Dear family. Need to share this with you.
I had a moment today where I suddenly got afraid of losing her. Oh, it was like my heart got stabbed by a sharp knife. Immense pain. I even said out loud that I don’t want to lose her. And then I had a short cry. Really hurt like hell. Even if I haven’t seen or talked with her for almost 3,5 years. And then I saw her birthday 6.02 two times and a lot of 62’s. Often, when I see them in such a way and feel it energetically, I kind of feel/know that she is thinking about me.
I just felt that this wasn’t my energy. Universe made us get in contact again in a weird way recently. After some initial short chat, I have sent her some loving messages (from heart-space to tell her everything I didn’t do before) without her replying, but she has been reading those messages more than once. Just two days ago I deleted all the chat (including the loving messages and the photos of us). I was pushed to do this by the Universe.

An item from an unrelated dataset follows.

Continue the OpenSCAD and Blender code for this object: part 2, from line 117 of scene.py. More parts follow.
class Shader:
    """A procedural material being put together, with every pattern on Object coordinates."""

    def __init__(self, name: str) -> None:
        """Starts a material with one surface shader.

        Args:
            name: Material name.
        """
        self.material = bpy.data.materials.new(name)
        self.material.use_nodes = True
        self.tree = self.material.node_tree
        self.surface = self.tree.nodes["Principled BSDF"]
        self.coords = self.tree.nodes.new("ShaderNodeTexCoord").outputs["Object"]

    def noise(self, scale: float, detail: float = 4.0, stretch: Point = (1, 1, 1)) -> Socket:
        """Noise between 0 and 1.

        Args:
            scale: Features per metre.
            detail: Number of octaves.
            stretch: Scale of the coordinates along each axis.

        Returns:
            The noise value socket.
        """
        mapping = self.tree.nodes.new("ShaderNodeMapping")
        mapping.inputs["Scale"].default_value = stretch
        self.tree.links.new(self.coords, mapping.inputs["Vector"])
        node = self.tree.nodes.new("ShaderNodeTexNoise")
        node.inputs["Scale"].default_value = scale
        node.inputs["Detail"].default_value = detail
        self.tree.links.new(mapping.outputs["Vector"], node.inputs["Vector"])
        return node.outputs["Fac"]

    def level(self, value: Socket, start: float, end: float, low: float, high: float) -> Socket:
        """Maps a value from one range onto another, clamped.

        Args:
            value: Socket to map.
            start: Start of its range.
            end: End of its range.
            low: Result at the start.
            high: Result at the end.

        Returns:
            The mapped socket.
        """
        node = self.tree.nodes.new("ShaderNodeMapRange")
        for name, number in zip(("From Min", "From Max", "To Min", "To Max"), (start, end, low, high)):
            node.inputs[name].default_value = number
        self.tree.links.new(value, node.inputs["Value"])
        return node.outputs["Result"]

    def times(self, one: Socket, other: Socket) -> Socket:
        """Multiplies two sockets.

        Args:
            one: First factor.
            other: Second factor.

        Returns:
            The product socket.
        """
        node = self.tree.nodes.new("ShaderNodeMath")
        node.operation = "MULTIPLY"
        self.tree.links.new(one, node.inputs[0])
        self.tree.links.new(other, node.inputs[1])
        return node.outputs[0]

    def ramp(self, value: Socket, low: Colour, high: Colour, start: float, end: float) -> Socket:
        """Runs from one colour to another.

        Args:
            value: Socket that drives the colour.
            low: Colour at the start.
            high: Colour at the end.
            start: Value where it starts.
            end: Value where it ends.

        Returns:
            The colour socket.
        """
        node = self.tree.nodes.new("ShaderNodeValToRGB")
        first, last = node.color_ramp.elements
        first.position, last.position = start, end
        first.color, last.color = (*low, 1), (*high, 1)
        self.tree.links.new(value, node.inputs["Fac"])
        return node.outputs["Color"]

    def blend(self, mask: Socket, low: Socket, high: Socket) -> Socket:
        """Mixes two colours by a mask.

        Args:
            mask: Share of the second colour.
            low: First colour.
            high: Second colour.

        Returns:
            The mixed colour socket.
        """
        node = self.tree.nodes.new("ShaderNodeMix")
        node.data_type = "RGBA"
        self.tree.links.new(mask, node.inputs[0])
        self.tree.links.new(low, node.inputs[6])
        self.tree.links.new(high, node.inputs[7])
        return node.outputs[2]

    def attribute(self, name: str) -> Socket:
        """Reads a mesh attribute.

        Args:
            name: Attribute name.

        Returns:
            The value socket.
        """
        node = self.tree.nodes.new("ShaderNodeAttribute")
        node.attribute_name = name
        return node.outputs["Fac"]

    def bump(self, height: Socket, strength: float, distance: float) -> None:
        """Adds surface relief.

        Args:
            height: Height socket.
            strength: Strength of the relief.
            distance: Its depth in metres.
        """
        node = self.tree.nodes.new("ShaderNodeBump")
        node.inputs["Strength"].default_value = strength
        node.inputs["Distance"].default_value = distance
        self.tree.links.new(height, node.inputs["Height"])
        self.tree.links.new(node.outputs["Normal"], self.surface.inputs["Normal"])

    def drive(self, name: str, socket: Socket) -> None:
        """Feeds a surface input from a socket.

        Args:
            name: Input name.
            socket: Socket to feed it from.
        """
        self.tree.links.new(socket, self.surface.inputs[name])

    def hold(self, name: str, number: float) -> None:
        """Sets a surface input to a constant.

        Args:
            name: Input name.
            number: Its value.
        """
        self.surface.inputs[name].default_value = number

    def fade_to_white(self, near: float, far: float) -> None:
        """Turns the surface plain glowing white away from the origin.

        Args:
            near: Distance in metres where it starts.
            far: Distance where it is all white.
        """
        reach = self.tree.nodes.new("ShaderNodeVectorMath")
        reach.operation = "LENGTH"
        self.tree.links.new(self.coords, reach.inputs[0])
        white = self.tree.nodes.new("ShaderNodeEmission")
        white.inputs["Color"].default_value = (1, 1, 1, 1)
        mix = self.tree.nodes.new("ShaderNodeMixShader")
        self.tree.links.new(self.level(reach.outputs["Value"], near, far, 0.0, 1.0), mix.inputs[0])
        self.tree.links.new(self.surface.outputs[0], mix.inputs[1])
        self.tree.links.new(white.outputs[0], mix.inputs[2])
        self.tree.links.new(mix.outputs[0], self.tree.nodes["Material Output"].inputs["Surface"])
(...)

I am rather sure that today she was having this fear of losing me, since I removed our chat and photos on Telegram Sunday night. And this is why I channeled/mirrored the pain today.
We have telepathy and are channeling their moods more than we know. I have other examples as well.
One day last week, I was driving with my daughter and all of a sudden I wanted to cry (I didn’t though because I was with my daughter). I also saw her birthday a couple of times when I had this mood. This was 100% not my energy. When I came back home, I saw that she had been active on Telegram (she only uses this with me nowadays) and surely was reading the chat at the same time I as I had been very sad. Thus, she was emotional and I channeled her feelings.
Try to be aware of your feelings. Even if it seems that there can be your energy, it is likely that you have telepathy with them as well. One soul in two bodies, remember. This way, we can sometimes feel what they are going through.